Reproduce only the lines from the one containing "---------- choice of" through the one containing "before = set(bpy.data.objects)", exactly as written and with both ends included.

### STORED DATA ###

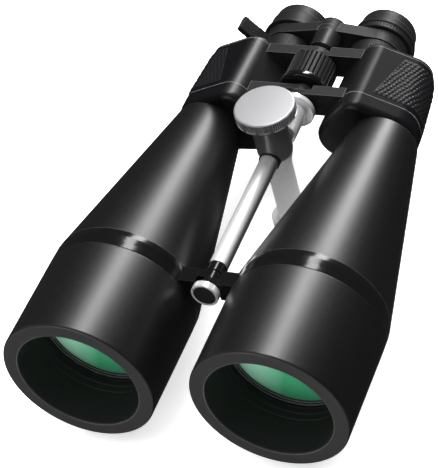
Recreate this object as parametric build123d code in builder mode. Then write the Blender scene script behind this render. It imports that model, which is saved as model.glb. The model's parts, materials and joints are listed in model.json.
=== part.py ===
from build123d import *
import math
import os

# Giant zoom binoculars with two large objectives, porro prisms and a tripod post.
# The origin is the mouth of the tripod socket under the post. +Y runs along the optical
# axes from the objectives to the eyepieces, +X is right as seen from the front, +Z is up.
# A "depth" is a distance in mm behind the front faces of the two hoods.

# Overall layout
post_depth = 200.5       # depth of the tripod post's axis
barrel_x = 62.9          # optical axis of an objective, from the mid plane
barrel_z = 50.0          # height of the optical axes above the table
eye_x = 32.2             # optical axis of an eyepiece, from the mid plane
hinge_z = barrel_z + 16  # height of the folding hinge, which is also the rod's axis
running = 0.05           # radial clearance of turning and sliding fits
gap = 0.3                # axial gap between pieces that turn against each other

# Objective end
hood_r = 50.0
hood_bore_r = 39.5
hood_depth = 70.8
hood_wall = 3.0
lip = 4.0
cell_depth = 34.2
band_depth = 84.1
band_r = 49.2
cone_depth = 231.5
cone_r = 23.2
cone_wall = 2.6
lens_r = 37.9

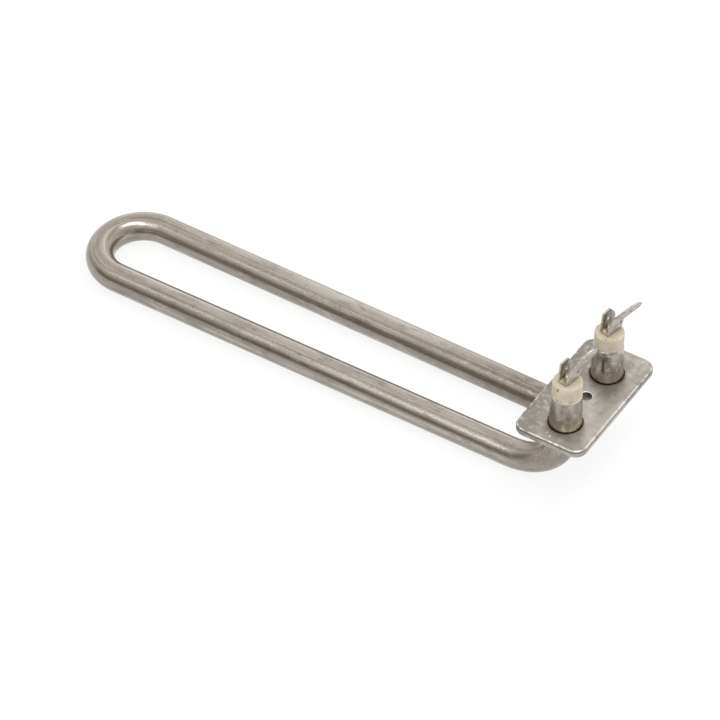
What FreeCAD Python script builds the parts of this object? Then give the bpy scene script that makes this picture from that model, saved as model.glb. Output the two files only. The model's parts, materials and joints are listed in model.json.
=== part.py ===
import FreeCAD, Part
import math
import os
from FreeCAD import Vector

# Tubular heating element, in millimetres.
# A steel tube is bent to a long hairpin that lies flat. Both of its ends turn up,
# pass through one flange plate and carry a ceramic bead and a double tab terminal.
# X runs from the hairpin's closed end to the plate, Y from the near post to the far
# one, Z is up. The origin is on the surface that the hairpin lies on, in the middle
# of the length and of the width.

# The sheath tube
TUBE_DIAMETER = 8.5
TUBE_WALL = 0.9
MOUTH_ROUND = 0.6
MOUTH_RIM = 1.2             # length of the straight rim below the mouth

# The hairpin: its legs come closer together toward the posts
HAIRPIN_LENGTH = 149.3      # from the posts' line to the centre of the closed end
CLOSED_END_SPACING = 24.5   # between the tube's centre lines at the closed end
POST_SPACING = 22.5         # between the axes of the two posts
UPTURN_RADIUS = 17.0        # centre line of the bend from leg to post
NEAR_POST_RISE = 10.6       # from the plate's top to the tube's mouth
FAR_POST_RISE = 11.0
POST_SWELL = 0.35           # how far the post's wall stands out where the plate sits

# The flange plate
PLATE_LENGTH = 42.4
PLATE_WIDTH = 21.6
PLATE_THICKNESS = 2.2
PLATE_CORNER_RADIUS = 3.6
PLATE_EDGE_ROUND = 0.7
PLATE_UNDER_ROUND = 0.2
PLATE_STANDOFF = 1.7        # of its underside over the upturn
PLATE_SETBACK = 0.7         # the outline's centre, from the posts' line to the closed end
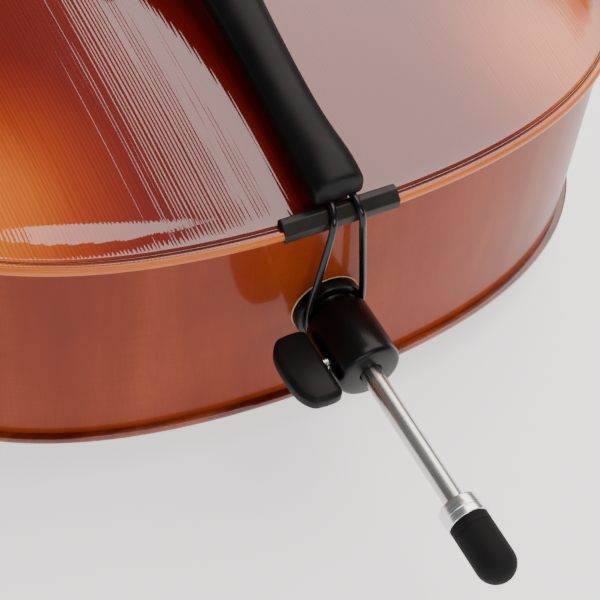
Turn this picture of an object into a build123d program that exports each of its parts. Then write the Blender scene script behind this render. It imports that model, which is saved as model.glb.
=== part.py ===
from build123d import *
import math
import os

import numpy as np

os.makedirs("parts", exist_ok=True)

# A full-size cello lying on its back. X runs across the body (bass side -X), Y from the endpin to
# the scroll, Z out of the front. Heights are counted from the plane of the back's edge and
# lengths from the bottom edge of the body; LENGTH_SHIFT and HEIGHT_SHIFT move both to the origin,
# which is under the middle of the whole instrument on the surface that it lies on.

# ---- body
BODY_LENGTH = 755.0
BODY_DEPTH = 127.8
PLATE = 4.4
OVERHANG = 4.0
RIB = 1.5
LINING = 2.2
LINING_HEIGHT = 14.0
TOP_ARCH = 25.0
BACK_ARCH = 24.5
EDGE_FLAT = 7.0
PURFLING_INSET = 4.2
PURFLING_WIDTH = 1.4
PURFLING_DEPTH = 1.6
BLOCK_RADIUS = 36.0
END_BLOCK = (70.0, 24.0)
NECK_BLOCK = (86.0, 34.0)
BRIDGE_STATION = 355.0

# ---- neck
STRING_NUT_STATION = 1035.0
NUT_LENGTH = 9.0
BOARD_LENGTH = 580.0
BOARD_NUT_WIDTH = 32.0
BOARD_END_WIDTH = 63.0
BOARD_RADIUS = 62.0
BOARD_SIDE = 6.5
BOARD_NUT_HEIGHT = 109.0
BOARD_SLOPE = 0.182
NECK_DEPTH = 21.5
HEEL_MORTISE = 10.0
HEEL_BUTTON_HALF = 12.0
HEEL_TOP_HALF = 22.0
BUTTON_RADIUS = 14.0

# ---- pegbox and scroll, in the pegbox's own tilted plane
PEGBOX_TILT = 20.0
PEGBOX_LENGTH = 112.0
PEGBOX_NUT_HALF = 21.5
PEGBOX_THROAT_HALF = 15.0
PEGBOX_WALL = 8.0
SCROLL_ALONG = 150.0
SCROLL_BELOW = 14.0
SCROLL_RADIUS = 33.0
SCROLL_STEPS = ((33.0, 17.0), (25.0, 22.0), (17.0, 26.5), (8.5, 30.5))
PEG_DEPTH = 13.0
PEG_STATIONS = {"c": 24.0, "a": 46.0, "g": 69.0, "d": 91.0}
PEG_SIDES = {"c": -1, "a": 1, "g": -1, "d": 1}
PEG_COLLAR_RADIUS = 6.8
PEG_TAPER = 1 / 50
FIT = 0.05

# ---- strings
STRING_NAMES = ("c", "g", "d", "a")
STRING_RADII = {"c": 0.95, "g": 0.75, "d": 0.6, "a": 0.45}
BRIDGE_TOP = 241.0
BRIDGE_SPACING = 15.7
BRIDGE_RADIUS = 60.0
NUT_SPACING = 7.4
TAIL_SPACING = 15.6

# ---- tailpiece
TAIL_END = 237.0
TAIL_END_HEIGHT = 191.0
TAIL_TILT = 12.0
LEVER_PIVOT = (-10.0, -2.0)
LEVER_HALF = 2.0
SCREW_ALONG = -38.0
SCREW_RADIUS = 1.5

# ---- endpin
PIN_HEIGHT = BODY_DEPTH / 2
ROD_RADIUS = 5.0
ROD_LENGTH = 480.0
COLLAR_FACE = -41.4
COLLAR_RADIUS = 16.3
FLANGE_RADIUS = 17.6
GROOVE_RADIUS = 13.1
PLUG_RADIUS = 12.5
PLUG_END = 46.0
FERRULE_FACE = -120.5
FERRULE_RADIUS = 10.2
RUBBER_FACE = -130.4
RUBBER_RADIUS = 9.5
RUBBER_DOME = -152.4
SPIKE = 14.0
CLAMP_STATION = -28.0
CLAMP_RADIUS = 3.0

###
### STORED DATA ###

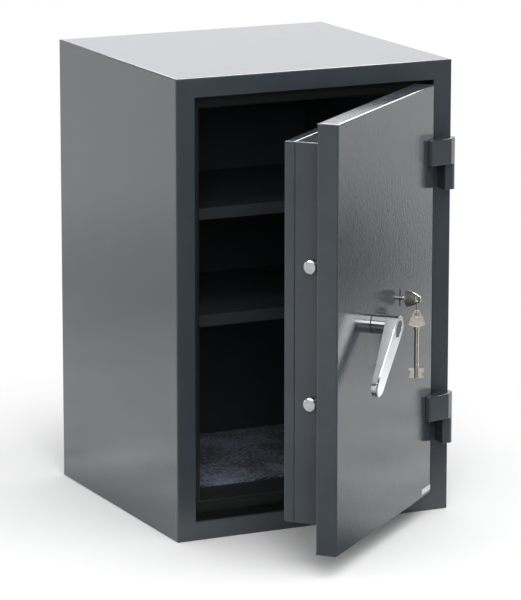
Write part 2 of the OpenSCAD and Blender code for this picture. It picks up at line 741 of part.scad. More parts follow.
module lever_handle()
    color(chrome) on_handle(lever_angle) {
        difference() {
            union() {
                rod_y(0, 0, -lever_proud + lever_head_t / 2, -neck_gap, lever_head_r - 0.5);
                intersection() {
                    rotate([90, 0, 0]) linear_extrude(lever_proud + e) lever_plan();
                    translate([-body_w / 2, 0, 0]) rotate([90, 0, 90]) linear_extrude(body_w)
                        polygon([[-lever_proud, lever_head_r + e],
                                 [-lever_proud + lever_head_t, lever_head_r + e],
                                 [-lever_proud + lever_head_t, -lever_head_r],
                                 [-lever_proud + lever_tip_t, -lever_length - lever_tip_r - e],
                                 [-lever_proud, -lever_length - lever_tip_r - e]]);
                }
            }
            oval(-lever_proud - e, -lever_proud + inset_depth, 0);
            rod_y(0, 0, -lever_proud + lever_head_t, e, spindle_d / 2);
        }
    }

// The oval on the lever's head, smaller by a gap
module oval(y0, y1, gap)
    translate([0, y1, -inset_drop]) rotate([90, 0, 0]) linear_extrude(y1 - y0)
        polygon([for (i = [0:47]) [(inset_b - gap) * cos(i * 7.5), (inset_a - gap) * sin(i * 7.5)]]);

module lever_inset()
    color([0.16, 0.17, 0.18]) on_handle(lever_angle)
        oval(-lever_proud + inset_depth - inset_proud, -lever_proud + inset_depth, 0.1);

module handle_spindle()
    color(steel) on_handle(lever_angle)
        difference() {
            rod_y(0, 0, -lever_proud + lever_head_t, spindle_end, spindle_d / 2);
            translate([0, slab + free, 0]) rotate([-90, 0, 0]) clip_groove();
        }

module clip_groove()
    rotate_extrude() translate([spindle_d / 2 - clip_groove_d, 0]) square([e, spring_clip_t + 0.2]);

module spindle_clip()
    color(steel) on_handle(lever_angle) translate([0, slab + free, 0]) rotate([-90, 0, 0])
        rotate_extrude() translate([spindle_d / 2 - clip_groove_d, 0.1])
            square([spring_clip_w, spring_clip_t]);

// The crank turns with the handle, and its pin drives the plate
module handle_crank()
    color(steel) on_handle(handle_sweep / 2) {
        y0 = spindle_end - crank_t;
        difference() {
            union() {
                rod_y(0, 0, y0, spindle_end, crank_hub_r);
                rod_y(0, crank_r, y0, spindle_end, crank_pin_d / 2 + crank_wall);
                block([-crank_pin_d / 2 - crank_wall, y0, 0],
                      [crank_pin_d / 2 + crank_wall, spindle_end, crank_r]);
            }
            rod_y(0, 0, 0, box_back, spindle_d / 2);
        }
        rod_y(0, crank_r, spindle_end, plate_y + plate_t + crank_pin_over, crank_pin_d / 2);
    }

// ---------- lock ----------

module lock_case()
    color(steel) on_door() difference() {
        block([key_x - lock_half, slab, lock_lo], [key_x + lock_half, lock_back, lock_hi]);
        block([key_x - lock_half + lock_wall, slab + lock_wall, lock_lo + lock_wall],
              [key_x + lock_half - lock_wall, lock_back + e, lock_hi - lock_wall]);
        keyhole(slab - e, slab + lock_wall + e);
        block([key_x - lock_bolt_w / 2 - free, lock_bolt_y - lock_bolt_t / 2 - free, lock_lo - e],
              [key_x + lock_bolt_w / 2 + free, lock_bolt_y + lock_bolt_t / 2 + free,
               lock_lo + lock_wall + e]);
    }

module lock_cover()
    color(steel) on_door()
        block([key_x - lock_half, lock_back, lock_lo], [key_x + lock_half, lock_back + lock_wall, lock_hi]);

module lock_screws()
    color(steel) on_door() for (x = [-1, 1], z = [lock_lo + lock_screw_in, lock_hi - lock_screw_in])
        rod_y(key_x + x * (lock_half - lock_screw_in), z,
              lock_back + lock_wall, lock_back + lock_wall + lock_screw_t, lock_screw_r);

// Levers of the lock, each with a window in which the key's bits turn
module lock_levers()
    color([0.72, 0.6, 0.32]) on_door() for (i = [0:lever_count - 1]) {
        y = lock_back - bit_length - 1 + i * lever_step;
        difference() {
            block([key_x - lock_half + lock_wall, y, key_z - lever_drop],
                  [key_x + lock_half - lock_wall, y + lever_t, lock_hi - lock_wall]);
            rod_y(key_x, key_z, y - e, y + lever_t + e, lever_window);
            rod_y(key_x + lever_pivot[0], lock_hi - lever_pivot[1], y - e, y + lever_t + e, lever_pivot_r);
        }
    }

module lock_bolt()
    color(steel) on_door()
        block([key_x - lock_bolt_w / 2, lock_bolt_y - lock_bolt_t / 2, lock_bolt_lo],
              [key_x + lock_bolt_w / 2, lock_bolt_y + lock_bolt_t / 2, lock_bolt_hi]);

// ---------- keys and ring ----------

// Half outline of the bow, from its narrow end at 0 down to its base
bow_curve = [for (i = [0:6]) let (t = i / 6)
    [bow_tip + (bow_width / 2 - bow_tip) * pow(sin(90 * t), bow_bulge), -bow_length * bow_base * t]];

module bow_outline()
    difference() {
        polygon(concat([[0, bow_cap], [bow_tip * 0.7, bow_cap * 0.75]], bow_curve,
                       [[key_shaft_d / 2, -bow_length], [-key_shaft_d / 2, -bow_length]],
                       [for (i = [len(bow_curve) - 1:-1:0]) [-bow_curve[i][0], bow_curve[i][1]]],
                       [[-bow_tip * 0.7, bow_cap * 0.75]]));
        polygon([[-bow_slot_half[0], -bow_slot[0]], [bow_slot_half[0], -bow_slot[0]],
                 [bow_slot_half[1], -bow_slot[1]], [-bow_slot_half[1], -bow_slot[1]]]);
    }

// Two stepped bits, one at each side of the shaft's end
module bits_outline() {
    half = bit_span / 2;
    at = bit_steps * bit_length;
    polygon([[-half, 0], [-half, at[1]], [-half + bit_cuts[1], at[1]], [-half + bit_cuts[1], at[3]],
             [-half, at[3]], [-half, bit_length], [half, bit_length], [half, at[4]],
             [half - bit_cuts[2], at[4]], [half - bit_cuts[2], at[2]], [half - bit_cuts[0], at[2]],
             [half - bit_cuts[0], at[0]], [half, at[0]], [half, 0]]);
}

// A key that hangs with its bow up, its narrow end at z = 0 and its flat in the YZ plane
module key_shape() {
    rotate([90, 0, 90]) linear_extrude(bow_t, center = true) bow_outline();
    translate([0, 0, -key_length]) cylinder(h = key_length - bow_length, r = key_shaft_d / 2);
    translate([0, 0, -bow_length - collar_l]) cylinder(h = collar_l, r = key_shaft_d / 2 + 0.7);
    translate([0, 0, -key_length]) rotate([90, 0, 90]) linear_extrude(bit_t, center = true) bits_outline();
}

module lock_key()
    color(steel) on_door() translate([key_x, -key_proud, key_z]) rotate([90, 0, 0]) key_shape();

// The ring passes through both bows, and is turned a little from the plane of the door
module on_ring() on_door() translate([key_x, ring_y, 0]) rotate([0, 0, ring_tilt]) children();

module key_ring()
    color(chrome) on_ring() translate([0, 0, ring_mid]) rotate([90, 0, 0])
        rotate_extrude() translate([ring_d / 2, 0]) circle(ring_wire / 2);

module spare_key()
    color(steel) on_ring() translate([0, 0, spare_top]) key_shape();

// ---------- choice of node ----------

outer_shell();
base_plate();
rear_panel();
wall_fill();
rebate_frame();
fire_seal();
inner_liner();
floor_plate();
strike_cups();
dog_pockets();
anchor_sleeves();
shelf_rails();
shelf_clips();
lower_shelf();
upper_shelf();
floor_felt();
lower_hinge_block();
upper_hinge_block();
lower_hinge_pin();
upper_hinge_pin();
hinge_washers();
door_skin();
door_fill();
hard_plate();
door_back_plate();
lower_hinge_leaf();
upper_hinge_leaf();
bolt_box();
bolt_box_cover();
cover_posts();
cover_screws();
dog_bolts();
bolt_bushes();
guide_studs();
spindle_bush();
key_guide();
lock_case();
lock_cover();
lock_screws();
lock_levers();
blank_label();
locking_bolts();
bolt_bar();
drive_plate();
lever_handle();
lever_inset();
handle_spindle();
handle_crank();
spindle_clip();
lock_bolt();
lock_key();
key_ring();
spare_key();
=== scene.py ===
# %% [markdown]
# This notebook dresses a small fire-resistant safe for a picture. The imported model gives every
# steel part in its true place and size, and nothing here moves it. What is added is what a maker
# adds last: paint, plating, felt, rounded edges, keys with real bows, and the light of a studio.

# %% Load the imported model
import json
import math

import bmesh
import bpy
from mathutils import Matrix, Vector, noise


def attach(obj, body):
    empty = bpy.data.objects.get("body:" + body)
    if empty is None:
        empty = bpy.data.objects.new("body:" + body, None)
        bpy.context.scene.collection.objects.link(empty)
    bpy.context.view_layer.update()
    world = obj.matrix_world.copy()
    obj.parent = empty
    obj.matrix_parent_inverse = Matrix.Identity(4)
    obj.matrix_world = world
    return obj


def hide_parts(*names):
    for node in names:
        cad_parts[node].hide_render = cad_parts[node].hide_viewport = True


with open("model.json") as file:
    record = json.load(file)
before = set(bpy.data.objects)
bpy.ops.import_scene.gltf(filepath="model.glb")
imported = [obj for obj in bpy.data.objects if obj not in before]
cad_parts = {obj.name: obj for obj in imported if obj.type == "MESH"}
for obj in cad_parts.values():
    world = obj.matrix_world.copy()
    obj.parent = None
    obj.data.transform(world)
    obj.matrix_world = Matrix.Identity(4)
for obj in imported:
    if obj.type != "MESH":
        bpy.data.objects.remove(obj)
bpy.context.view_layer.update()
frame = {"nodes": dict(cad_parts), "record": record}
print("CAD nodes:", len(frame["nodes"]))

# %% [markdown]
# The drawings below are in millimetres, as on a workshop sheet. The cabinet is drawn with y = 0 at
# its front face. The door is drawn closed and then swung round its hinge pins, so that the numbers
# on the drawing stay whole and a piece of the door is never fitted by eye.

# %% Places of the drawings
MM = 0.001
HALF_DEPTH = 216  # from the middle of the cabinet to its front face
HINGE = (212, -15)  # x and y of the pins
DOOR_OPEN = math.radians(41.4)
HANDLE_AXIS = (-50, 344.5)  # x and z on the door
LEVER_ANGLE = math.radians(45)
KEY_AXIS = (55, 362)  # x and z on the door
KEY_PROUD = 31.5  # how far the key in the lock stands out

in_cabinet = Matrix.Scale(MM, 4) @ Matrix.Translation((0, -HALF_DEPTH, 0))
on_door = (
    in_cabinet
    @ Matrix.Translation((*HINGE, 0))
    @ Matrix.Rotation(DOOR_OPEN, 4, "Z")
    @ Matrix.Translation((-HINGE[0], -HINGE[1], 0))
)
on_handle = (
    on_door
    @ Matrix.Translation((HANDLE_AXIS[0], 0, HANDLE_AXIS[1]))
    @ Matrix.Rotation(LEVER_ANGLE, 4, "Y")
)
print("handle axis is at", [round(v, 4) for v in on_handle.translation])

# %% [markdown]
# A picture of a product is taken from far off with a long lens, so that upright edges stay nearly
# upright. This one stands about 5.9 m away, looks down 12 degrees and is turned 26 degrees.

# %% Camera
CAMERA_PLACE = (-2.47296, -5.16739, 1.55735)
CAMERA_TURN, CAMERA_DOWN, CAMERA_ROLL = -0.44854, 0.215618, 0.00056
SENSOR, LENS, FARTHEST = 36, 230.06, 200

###

## WRITTEN RESPONSE
// ---------- choice of node ----------

outer_shell();
base_plate();
rear_panel();
wall_fill();
rebate_frame();
fire_seal();
inner_liner();
floor_plate();
strike_cups();
dog_pockets();
anchor_sleeves();
shelf_rails();
shelf_clips();
lower_shelf();
upper_shelf();
floor_felt();
lower_hinge_block();
upper_hinge_block();
lower_hinge_pin();
upper_hinge_pin();
hinge_washers();
door_skin();
door_fill();
hard_plate();
door_back_plate();
lower_hinge_leaf();
upper_hinge_leaf();
bolt_box();
bolt_box_cover();
cover_posts();
cover_screws();
dog_bolts();
bolt_bushes();
guide_studs();
spindle_bush();
key_guide();
lock_case();
lock_cover();
lock_screws();
lock_levers();
blank_label();
locking_bolts();
bolt_bar();
drive_plate();
lever_handle();
lever_inset();
handle_spindle();
handle_crank();
spindle_clip();
lock_bolt();
lock_key();
key_ring();
spare_key();
=== scene.py ===
# %% [markdown]
# This notebook dresses a small fire-resistant safe for a picture. The imported model gives every
# steel part in its true place and size, and nothing here moves it. What is added is what a maker
# adds last: paint, plating, felt, rounded edges, keys with real bows, and the light of a studio.

# %% Load the imported model
import json
import math

import bmesh
import bpy
from mathutils import Matrix, Vector, noise


def attach(obj, body):
    empty = bpy.data.objects.get("body:" + body)
    if empty is None:
        empty = bpy.data.objects.new("body:" + body, None)
        bpy.context.scene.collection.objects.link(empty)
    bpy.context.view_layer.update()
    world = obj.matrix_world.copy()
    obj.parent = empty
    obj.matrix_parent_inverse = Matrix.Identity(4)
    obj.matrix_world = world
    return obj


def hide_parts(*names):
    for node in names:
        cad_parts[node].hide_render = cad_parts[node].hide_viewport = True


with open("model.json") as file:
    record = json.load(file)
before = set(bpy.data.objects)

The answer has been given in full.